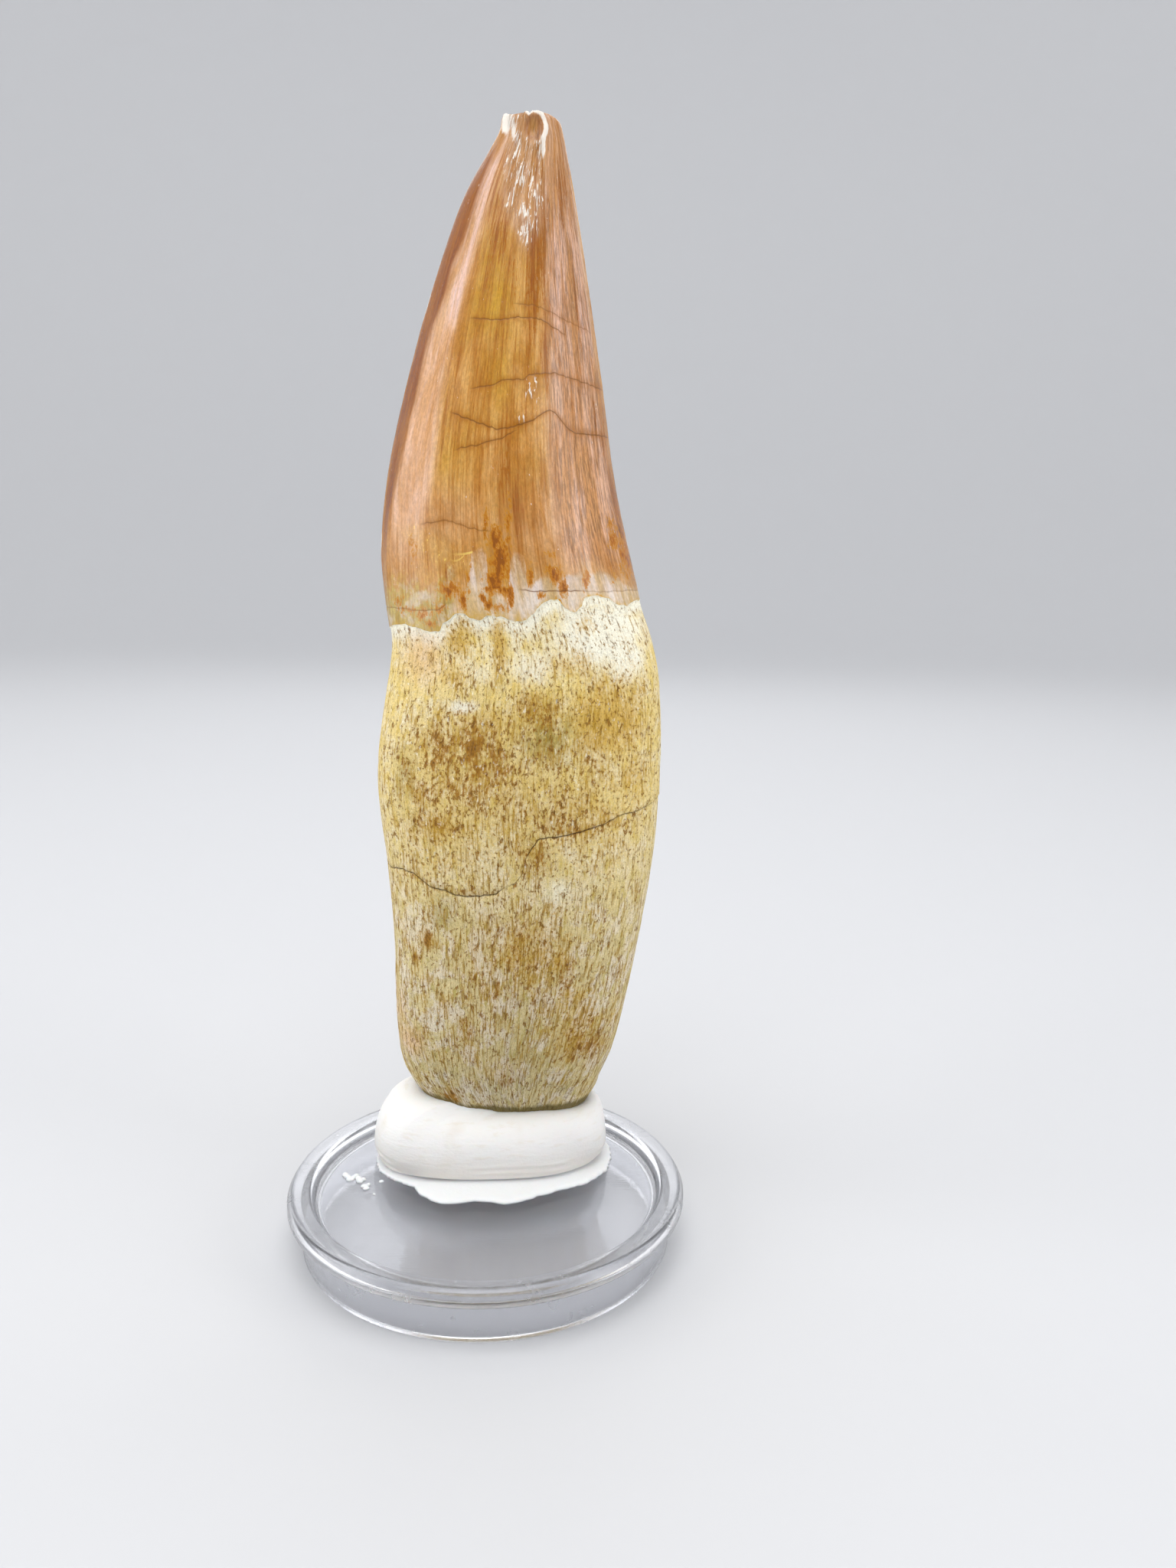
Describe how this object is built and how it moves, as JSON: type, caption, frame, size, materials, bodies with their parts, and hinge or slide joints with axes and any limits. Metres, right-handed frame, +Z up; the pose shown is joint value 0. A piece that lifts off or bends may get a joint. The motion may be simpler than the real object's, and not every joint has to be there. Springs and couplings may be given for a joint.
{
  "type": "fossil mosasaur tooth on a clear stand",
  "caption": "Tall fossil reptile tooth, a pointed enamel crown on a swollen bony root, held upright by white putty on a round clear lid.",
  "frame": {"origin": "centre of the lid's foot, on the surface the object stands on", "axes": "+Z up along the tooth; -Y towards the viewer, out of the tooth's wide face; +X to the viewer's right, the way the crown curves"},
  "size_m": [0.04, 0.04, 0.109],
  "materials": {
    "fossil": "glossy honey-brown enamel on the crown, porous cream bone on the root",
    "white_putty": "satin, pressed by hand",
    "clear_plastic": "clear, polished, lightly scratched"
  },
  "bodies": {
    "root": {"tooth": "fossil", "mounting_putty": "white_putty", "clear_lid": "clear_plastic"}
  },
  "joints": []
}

PROBLEM TO SOLVE: From the data above, copy each line that has the string "type".

THE OUTPUT:
Describe how this object is built and how it moves, as JSON: type, caption, frame, size, materials, bodies with their parts, and hinge or slide joints with axes and any limits. Metres, right-handed frame, +Z up; the pose shown is joint value 0. A piece that lifts off or bends may get a joint. The motion may be simpler than the real object's, and not every joint has to be there. Springs and couplings may be given for a joint.
  "type": "fossil mosasaur tooth on a clear stand",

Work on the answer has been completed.